Any paycheck erosion at the corporate executive summit would, in turn, begin deflating the income and wealth of the 1 percent. But huge concentrations of income and wealth would, to be sure, most certainly remain. If pay ratio maximums swept across the corporate landscape, already accumulated billion-dollar fortunes would continue to throw off tens and even hundreds of millions in annual investment returns. Hedge and private equity fund managers would still be wheeling and dealing their way to massive windfalls.

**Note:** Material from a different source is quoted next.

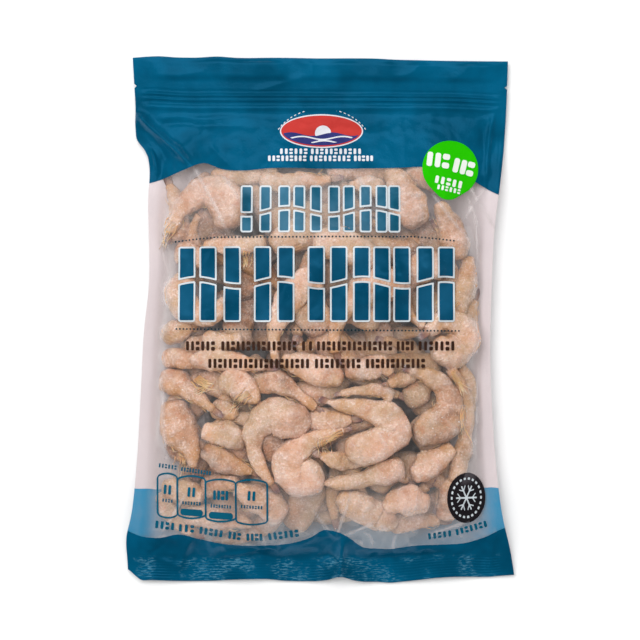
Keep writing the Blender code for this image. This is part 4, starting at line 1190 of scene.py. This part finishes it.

The super rich would remain with us in societies that leveraged the power of the public purse to cap corporate CEO compensation. But this super rich, without a steady infusion from the ranks of corporate executives, would stand more isolated and less politically potent. Their declining political influence would open the door to broader initiatives that seek to address the vast incomes that come from the ownership of assets. Societies could, for instance, begin to restructure income taxes along maximum-wage lines. Personal income above specific benchmarks—starting perhaps at 25 or 50 or 100 times the minimum wage—could be subject to strikingly higher tax rates than incomes below those ratios.
Into our sights would soon begin to creep a world without a super rich. And a dandy world that would surely be.